I thought you modeled Cinder-VR off that sample ...
It produces an 20x20x20 matrix of cubes that have a large 4k by 4k texture, while you're in the center of the volume.
The main loop calls a Render method for each eye render target FBO, then blits them to a resolved target for each eye and sends them to the compositor. The Render method for each eye is a call of glDrawArrays for most of the scene with a simple textured shader, folllowed by some GL_LINES for the controller axes followed by the same shaders you have in Cinder-VR for the controllers and base station rendering.

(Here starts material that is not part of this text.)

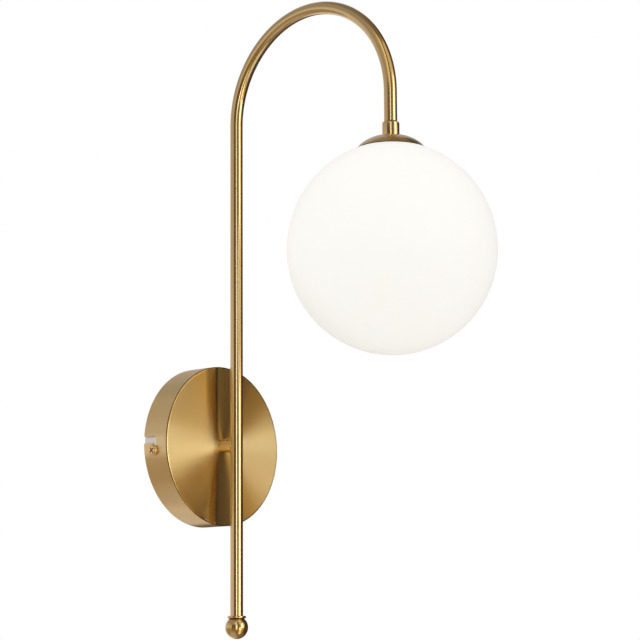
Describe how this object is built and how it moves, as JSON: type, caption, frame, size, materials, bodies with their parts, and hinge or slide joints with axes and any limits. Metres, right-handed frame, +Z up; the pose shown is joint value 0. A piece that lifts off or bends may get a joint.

I see the same timing profile for all the samples. I went into the draw method of teleportationBasic and reduced it to just:
void TeleportBasicApp::draw()
{
if( mHmd ) {
mHmd->bind();
for( auto eye : mHmd->getEyes() ) {
mHmd->enableEye( eye );
//drawScene();
//mHmd->drawControllers( eye );
}
mHmd->unbind();
mHmd->submitFrame();
}
}
... so as to remove the rendering specific cost and just look at the cpu usage for the bootstrap code, and I get the same timing profile. This is a no-op, the headset mirror just draws the chaperon bounds on top of black, yet I see the same high CPU usage.
Sorry to nit pick, when you say the same - are you referring to your previous estimations or the hello_vr times?
The drawing code inside the Cinder samples are not efficient at all. When I wrote them, I didn't have time to cache the geometry to be GL friendly. The cost of construct and uploading buffers isn't incurred for each shape at every frame.
- All Cinder-VR samples have high CPU usage that matches this frame timing profile on my machine:
CPU:
Idle ~4ms
Compositor ~0.2ms
Application (other) ~6ms <<< This should be ZERO!
Application (scene) ~1ms
Late Start: 0ms
GPU:
Idle ~7ms
Other ~0.2ms
Compositor ~1ms
Application (other) ~3ms
Application (scene) ~0ms
As noted above, the 6ms (>50% of the allotted CPU time) should be closer to zero. This is the issue.
-
When I strip the TeleportBasicApp sample to no-op the draw calls (so that all we have is the boilerplate mechanism to submit frames to the compositor) I get the exact same high CPU usage timing profile as all the other Cinder-VR samples. This is to show that the problem lies on the boilerplate infrastructure and not any of the specific sample rendering.
-
As a point of comparison, I profiled some other apps that use OpenGL and OpenVR - Google Earth and the OpenVR hellovr_opengl sample. The CPU usage in those profiles (provided above) is much smaller than the stripped down boilerplate code above.